Starlùc, una riflessione scanzonata e intelligente sul genere umano

«Pensa in grande. Non temere»: questo è il motto che ricorre – quasi a costituire un filo rosso nelle molte declinazioni in cui è evocato – all’interno di Starlùc, lo spettacolo presentato recentemente al Teatro universitario di Ca’ Foscari dalla compagnia veneziana Malmadur. Dopo un’incubazione sviluppata tra la laguna e il festival teatrale di Bassano, e a distanza di qualche anno, questo collettivo ha riproposto la pièce con una drammaturgia e un esito scenico profondamente ripensati. E a discapito del nome che si sono scelti come ironico manifesto, Malmadur appunto, Starlùc dimostra un’evidente maturità stilistica e teatrale, che si coglie sia dal punto di vista testuale che da quello interpretativo.

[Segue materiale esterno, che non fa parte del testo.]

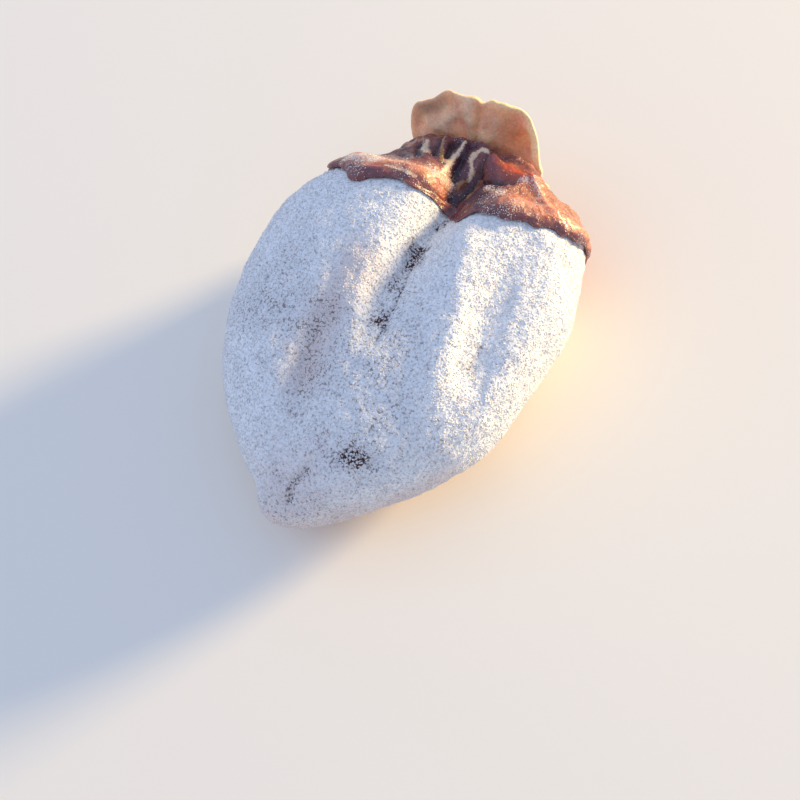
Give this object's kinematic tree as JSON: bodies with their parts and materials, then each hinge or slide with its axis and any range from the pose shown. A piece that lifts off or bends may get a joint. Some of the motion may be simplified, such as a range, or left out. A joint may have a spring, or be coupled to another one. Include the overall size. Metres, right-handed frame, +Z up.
{
  "type": "dried persimmon",
  "caption": "Flattened heart-shaped dried fruit with white sugar bloom, a ring of amber peel left at its shoulder, a waved dry calyx and a short stem stub.",
  "frame": {"origin": "on the small flat spot that the fruit rests on, under the middle of the body", "axes": "+Y along the fruit from the blossom tip to the calyx, +X to the fruit's right seen from above with the calyx ahead, +Z up through its thickness"},
  "size_m": [0.0509, 0.0737, 0.0246],
  "materials": {
    "bloomed_flesh": "matt, granular white sugar bloom over brown flesh",
    "dried_peel": "glossy, amber, half translucent",
    "dry_calyx": "matt, leathery, veined",
    "dry_stem": "matt, fibrous"
  },
  "bodies": {
    "root": {"fruit": "bloomed_flesh", "peel_collar": "dried_peel", "calyx": "dry_calyx", "stem": "dry_stem"}
  },
  "joints": []
}
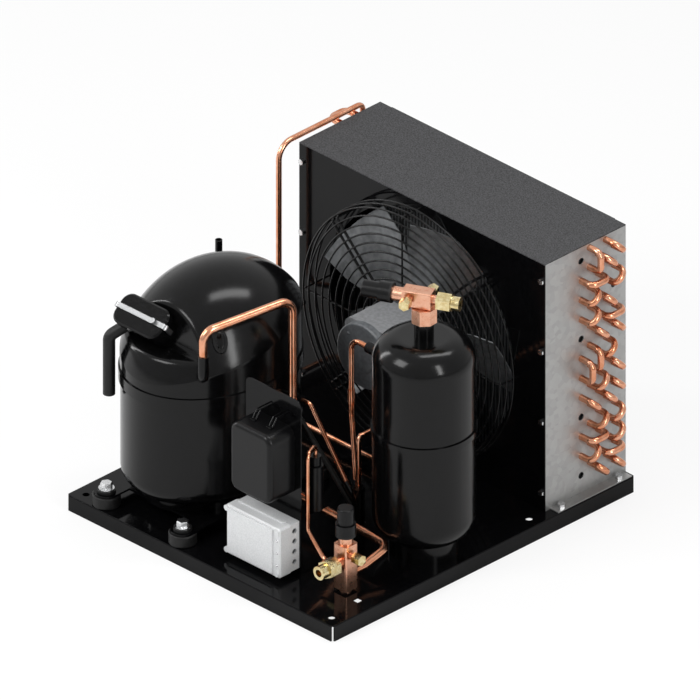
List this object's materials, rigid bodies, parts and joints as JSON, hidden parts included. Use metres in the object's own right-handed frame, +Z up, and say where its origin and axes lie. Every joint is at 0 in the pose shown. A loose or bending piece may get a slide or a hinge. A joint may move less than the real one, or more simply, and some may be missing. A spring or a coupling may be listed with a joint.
{
  "type": "refrigeration condensing unit",
  "caption": "Air-cooled condensing unit: hermetic compressor, finned coil with guarded fan, liquid receiver and service valves on a folded steel tray.",
  "frame": {"origin": "centre of the tray's footprint, on the ground", "axes": "+Z up, +X to the right along the valve edge, +Y back to the coil"},
  "size_m": [0.5286, 0.58, 0.4272],
  "materials": {
    "aluminium": "mill aluminium",
    "black_plastic": "moulded black plastic",
    "brass": "turned brass",
    "copper": "drawn copper",
    "cover": "textured dark grey powder coat",
    "disc_grey": "dark grey enamel",
    "enamel": "gloss black enamel",
    "galvanised": "galvanised steel",
    "grey_plastic": "light grey moulded plastic",
    "iron": "cast iron",
    "motor_grey": "light grey enamel",
    "rubber": "black rubber",
    "steel": "plain steel",
    "valve_copper": "forged copper alloy, satin",
    "zinc": "bright zinc plated steel"
  },
  "bodies": {
    "fan": {"fan_wheel": "aluminium", "motor_rotor": "steel"},
    "crank": {"crankshaft": "steel"},
    "piston": {"piston": "aluminium"},
    "receiver_cap": {"receiver_cap_seal": "rubber", "receiver_stem_cap": "black_plastic"},
    "suction_cap": {"suction_cap_seal": "rubber", "suction_stem_cap": "black_plastic"},
    "receiver_nut": {"receiver_flare_bonnet": "copper", "receiver_flare_nut": "brass"},
    "suction_nut": {"suction_flare_bonnet": "copper", "suction_flare_nut": "brass"},
    "receiver_stem": {"receiver_valve_stem": "steel"},
    "suction_stem": {"suction_valve_stem": "steel"},
    "terminal_lid": {"terminal_box_lid": "grey_plastic"},
    "starter_lid": {"starter_box_lid": "black_plastic"},
    "unit": {"base_tray": "enamel", "cable_elbow": "rubber", "casing_screws": "zinc", "coil_tubes": "copper", "compressor_foot_plate": "enamel", "compressor_lower_shell": "enamel", "compressor_stator": "steel", "compressor_stubs": "enamel", "compressor_upper_shell": "enamel", "condenser_outlet": "copper", "discharge_line": "copper", "electrics_bracket": "enamel", "end_plate_left": "galvanised", "end_plate_right": "galvanised", "fan_guard": "enamel", "fan_panel": "enamel", "filter_drier": "enamel", "fin_block": "aluminium", "foot_bolts": "zinc", "foot_grommets": "rubber", "liquid_lines": "copper", "motor_arms": "enamel", "motor_body": "motor_grey", "motor_cap": "disc_grey", "motor_stator": "steel", "port_caps": "brass", "pressure_switch": "black_plastic", "pressure_tube": "copper", "pump_block": "iron", "receiver_dip_tube": "copper", "receiver_lower_shell": "enamel", "receiver_upper_shell": "enamel", "receiver_valve_body": "valve_copper", "return_bends_left": "copper", "return_bends_right": "copper", "starter_box": "black_plastic", "suction_line": "copper", "suction_valve_body": "valve_copper", "terminal_box": "grey_plastic", "terminal_cover": "black_plastic", "terminal_fence": "enamel", "terminal_strap": "zinc", "top_cover": "cover"}
  },
  "joints": [
    {"name": "fan_spin", "type": "hinge", "parent": "unit", "child": "fan", "pos_m": [0.002, 0.134, 0.217], "axis": [0, 1, 0], "continuous": true},
    {"name": "crank_spin", "type": "hinge", "parent": "unit", "child": "crank", "pos_m": [-0.125, -0.143, 0.124], "axis": [0, 0, 1], "continuous": true},
    {"name": "piston_stroke", "type": "slide", "parent": "unit", "child": "piston", "axis": [0, 1, 0], "range_m": [-0.004, 0.004]},
    {"name": "receiver_cap_off", "type": "slide", "parent": "unit", "child": "receiver_cap", "axis": [-0.8988, -0.4384, 0], "range_m": [0, 0.03]},
    {"name": "suction_cap_off", "type": "slide", "parent": "unit", "child": "suction_cap", "axis": [0, 0, 1], "range_m": [0, 0.03]},
    {"name": "receiver_nut_off", "type": "slide", "parent": "unit", "child": "receiver_nut", "axis": [0.8988, 0.4384, 0], "range_m": [0, 0.03]},
    {"name": "suction_nut_off", "type": "slide", "parent": "unit", "child": "suction_nut", "axis": [0, -1, 0], "range_m": [0, 0.03]},
    {"name": "receiver_stem_turn", "type": "hinge", "parent": "unit", "child": "receiver_stem", "pos_m": [0.189, -0.049, 0.413], "axis": [0.8988, 0.4384, 0], "range_deg": [0, 720]},
    {"name": "suction_stem_turn", "type": "hinge", "parent": "unit", "child": "suction_stem", "pos_m": [0.195, -0.205, 0.124], "axis": [0, 0, -1], "range_deg": [0, 720]},
    {"name": "terminal_lid_off", "type": "slide", "parent": "unit", "child": "terminal_lid", "axis": [0, -1, 0], "range_m": [0, 0.06]},
    {"name": "starter_lid_off", "type": "slide", "parent": "unit", "child": "starter_lid", "axis": [0, -1, 0], "range_m": [0, 0.06]}
  ]
}
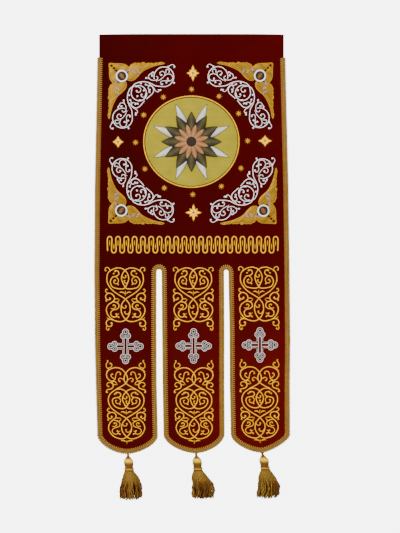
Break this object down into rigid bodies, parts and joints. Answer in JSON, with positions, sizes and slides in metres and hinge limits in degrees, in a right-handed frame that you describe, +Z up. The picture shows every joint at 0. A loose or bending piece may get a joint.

L’approccio è schiettamente fantascientifico: ci troviamo in un nuovo pianeta, dove il genere umano ha incontrato una nuova casa e nuove possibilità di esistere, negate invece dal disfacimento della terra: la leader carismatica, Dore, è la depositaria del citato slogan, che utilizza per animare i suoi simili nell’epica impresa di colonizzazione che li attende. Ma – purtroppo – la stessa Dore, appena raggiunta la nuova patria, muore, lasciando i suoi seguaci nel più totale sconforto. Come apprendiamo mano a mano che la vicenda procede, per evitare che disillusione e paura abbiano il sopravvento un gruppo di persone hanno l’idea giusta: diffondere cioè il concetto che Dore, lungi dall’essere morta, è invece divenuta una divinità. Da qui prende avvio un intreccio che abbraccia un millennio di storia – riassunto in pochi esilaranti minuti in cui vengono chiamati in causa sommovimenti sociali e naturali di ogni tipo, compresa una «guerra dei trecento anni» – che ha comunque al suo centro la religione, con un clero che si dimostrerà sempre più dispotico e intollerante. Quando una sentinella, irrimediabilmente devota a Dore, ne annuncerà il ritorno, quelle stesse gerarchie ecclesiastiche si preoccuperanno di negare questa reincarnazione per mantenere immutato potere e status quo.

Anche se è impossibile dare conto di tutti i rivoli in cui la storia si dipana – tra imprenditori falliti che divengono fattorini al soldo dei preti/sbirri (i «cleroziotti») e sette come quella degli «Ordaliani», che vivono in clandestinità e predicano il suicidio di massa all’agognato ritorno della divinità – la fantascienza appare un indovinato stratagemma per parlare degli uomini di oggi e di ieri, e soprattutto della violenza di cui sono sempre stati capaci in ogni epoca e latitudine. Il tutto in una chiave stralunata e comica, che lascia però sempre aperte e sanguinanti le domande in cui tutti ci si arrovella, a cominciare proprio dall’esistenza di Dio. Ma c’è spazio anche per pseudosupremazie razziali (i «nativi», cioè gli abitanti del pianeta invaso dagli umani, sono sospettati di non avere un’anima, argomento utilizzato nel reale passato coloniale, e nemmeno troppi anni fa), forme acute di idolatria, malafede e voglia di repressione: si potrebbe dire che il copione passa in rassegna, mettendoli alla gogna, i mali che gravano su questa epoca così come sulle precedenti.

I cinque attori in scena – Elena Ajani, David Angeli, Jacopo Giacomoni, Davide Pachera e Marco Tonino – sono tutti molto bravi nel condurre una recitazione spesso metateatrale, scanzonata ma di estrema lucidità, passando con disinvoltura da un ruolo a un altro e trasportando gli spettatori in uno scenario che non può non richiamare, anche qui in termini ironici, il Grande inquisitore dei Karamazov dostoevskiani. Anche le scene, realizzate unicamente con tubi composti e ricomposti a costituire sempre nuovi luoghi e oggetti, sono davvero funzionali, così come la lettura registica e la drammaturgia di Alessia Cacco e Jacopo Giacomoni e l’azzeccata scelta sonora e musicale, curata dal solo Giacomoni. Uno spettacolo fresco e intelligente, che meriterebbe di girare.